For bundles, only the priority set for the bundle itself matters. If the bundle contains a primitive, the primitive’s priority is ignored.

10.5. Limitations

The type of problem Pacemaker is dealing with here is known as the knapsack problem [https://en.wikipedia.org/wiki/Knapsack_problem] and falls into the NP-complete [https://en.wikipedia.org/wiki/NP-completeness] category of computer science problems – a fancy way of saying “it takes a really long time to solve”.

In a high-availability cluster, it is unacceptable to spend minutes, let alone hours or days, finding an optimal solution while services are down.
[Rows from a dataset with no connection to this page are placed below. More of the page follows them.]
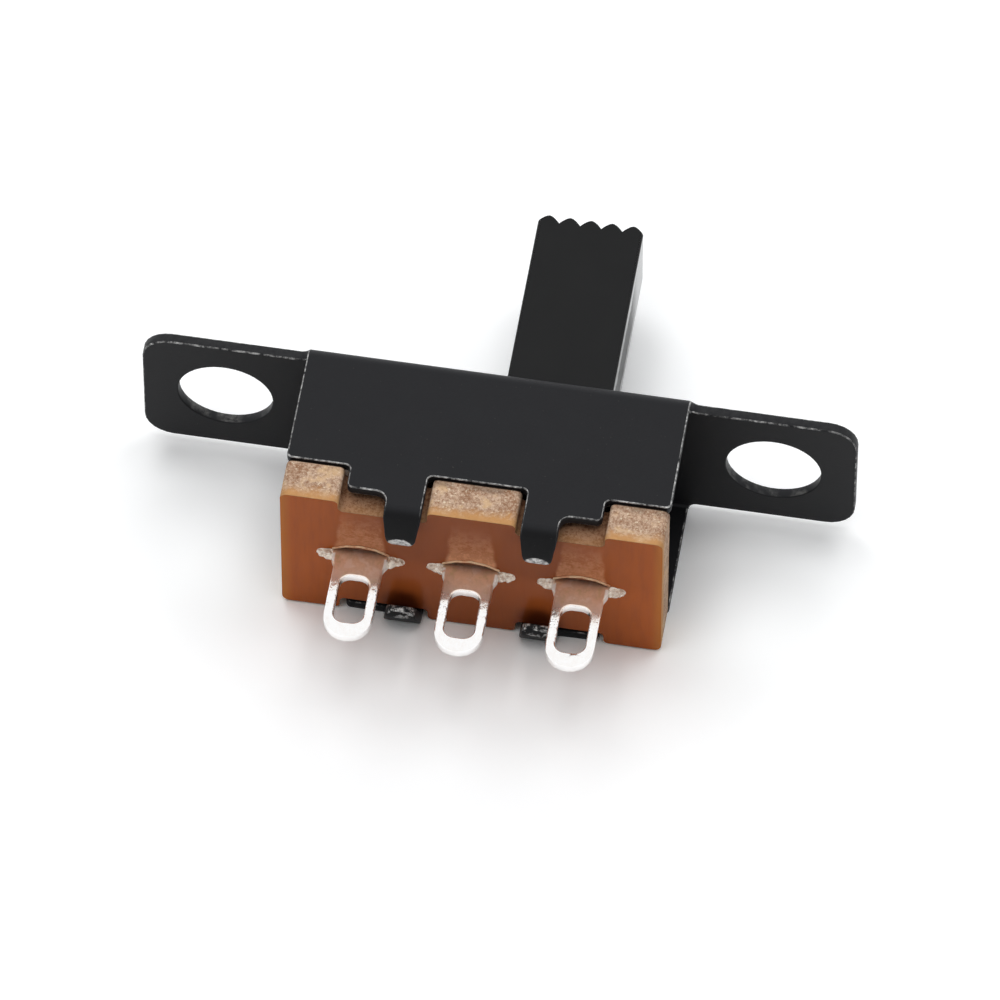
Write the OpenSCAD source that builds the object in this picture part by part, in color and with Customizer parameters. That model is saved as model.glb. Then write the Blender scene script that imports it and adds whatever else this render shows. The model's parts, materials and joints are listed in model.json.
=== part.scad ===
// Miniature slide switch with a long handle, three solder terminals and two panel ears.
// X runs along the travel, Y out of the panel along the handle, Z across the body.
// The origin lies midway between the ear holes, on the face that meets the panel.

/* [Frame] */
// Length over both ears
frame_length = 19.5; // [18.5:0.1:21]
// Width of the ears
ear_width = 4.4; // [3.6:0.1:4.5]
// Corner radius of the ears
ear_corner = 0.8; // [0.3:0.1:1.2]
// Distance between the two ear holes
hole_pitch = 15; // [14.5:0.1:15.5]
// Diameter of the ear holes
hole_dia = 2.6; // [2:0.1:3]
// Thickness of the steel sheet
sheet = 0.3; // [0.2:0.05:0.4]
// Length of the folded body
body_length = 10.4; // [10:0.1:11]
// Width over the side walls
body_width = 5.2; // [5.1:0.1:6]
// Inner radius of the folds
fold_radius = 0.1; // [0.05:0.05:0.2]
// Radius where an ear runs into the body
ear_fillet = 0.25; // [0.1:0.05:0.35]
// Panel face to the edge that seats on the board
wall_height = 3.7; // [3.5:0.1:4.4]
// Length of the wall's plain part at each end
wall_end = 1.75; // [1.5:0.05:1.9]
// Length of the shoulder beside each tab
step_length = 1.1; // [0.8:0.05:1.2]
// Drop of the upper wall's shoulders below the seating edge
step_drop = 0.7; // [0.4:0.05:0.8]
// Drop of the lower wall's shoulders, which run on to the board's face
under_drop = 1.14; // [1:0.02:1.16]
// Width of a crimp tab
tab_width = 1.0; // [0.8:0.05:1.1]
// Width of that tab at its tip
tab_tip_width = 0.74; // [0.6:0.02:0.78]
// Length of a tab past its bend
tab_length = 0.85; // [0.6:0.05:0.95]
// Lean of the crimped tabs over the board
tab_angle = 65; // [58:1:70]
// Corner radius at the tab tips
tab_corner = 0.2; // [0.1:0.02:0.28]
// Depth of the flat struck on a tab's tip
tab_struck = 0.12; // [0.04:0.02:0.16]
// Corner radius in the wall's outline
wall_corner = 0.15; // [0.05:0.05:0.25]
// Radius between a shoulder and its tab
tab_fillet = 0.3; // [0.1:0.05:0.4]

/* [Base board] */
// Thickness of the laminate
board_thickness = 1.2; // [1:0.1:1.6]
// How far the board stops short of the body at each end
board_end_inset = 0.02; // [0.02:0.01:0.2]
// How far the lugs stop short of the outer wall faces
lug_inset = 0.05; // [0.02:0.01:0.15]
// Side clearance of the lugs in the walls' notches
lug_clearance = 0.15; // [0.08:0.01:0.18]
// Gap from the walls' inner faces to the recessed board edge
recess_gap = 0.2; // [0.1:0.05:0.3]
// Depth and inset of the relief along the seated edges
edge_relief = 0.08; // [0.04:0.01:0.12]
// Radius of the board's four outer corners
board_corner = 0.2; // [0.1:0.05:0.4]
// Clearance round a terminal in its slot
slot_clearance = 0.03; // [0.02:0.01:0.06]
// Rise of the slot's bowed upper side
slot_bow = 0.06; // [0.03:0.01:0.12]
// Height of the raised lip along that side
lip_height = 0.05; // [0.03:0.01:0.1]

/* [Terminals] */
// Distance between terminals
terminal_pitch = 3.0; // [2.9:0.1:3.1]
// Offset of the terminal row from the mid-plane
terminal_offset = 0.1; // [0:0.05:0.2]
// Thickness of the terminal strip
terminal_thickness = 0.3; // [0.2:0.05:0.4]
// Width of the neck through the board
neck_width = 1.5; // [1.46:0.02:1.6]
// Full-width length of the neck outside the board
neck_length = 0.25; // [0.15:0.05:0.3]
// Length of the taper from the neck to the loop
neck_taper = 0.2; // [0.1:0.05:0.3]
// Distance from the board to the solder eye
eye_start = 0.75; // [0.6:0.05:0.9]
// Width of the solder loop
loop_width = 1.32; // [1.3:0.02:1.46]
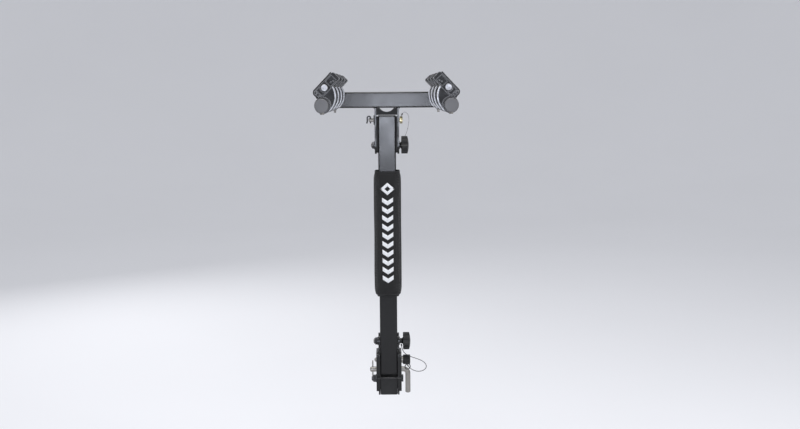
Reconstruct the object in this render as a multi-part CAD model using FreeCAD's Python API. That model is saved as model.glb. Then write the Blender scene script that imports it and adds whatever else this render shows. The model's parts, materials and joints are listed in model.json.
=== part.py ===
"""Hitch mounted bike rack: a folding two-arm carrier on a 50 mm receiver tongue.

Millimetres. +X is to the right seen from behind the vehicle, +Y points towards the vehicle, +Z is up.
The origin is the middle of the tongue, on the axis of the hitch pin.
"""
import FreeCAD, Part

import math
import os

from FreeCAD import Rotation, Vector

# Shared fits
RUNNING = 0.08          # radial clearance of a shaft that turns or slides in a hole
SNUG = 0.02             # radial clearance of a fastener that stays put

# Tongue and hitch pin
TONGUE_SIZE = 50.0
TONGUE_WALL = 4.0
TONGUE_FRONT = -175.0
TONGUE_BACK = 60.0
HITCH_PIN_R = 8.0
SPARE_HOLE_R = 8.25
SPARE_HOLE_Y = -50.0
HITCH_PIN_BEND = 14.0   # centreline radius of the bent end
HITCH_PIN_LEG_X = 58.0
HITCH_PIN_FOOT_Z = -74.0
HITCH_PIN_TIP_X = -58.0
HITCH_CLIP_X = -50.0
HITCH_CLIP_R = 1.75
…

Instead of trying to solve the problem completely, Pacemaker uses a “best effort” algorithm. This arrives at a quick solution, but at the cost of possibly leaving some resources stopped unnecessarily.

Using the example configuration at the start of this chapter, and the balanced placement strategy:

  • rsc-small would be assigned to node1

  • rsc-medium would be assigned to node2

  • rsc-large would remain inactive

That is not ideal. There are various approaches to dealing with the limitations of Pacemaker’s placement strategy:

  • Ensure you have sufficient physical capacity.

    It might sound obvious, but if the physical capacity of your nodes is maxed out even under normal conditions, failover isn’t going to go well. Even without the utilization feature, you’ll start hitting timeouts and getting secondary failures.

  • Build some buffer into the capacities advertised by the nodes.

    Advertise slightly more resources than we physically have, on the (usually valid) assumption that resources will not always use 100% of their configured utilization. This practice is sometimes called overcommitting.

  • Specify resource priorities.

    If the cluster is going to sacrifice services, it should be the ones you care about the least.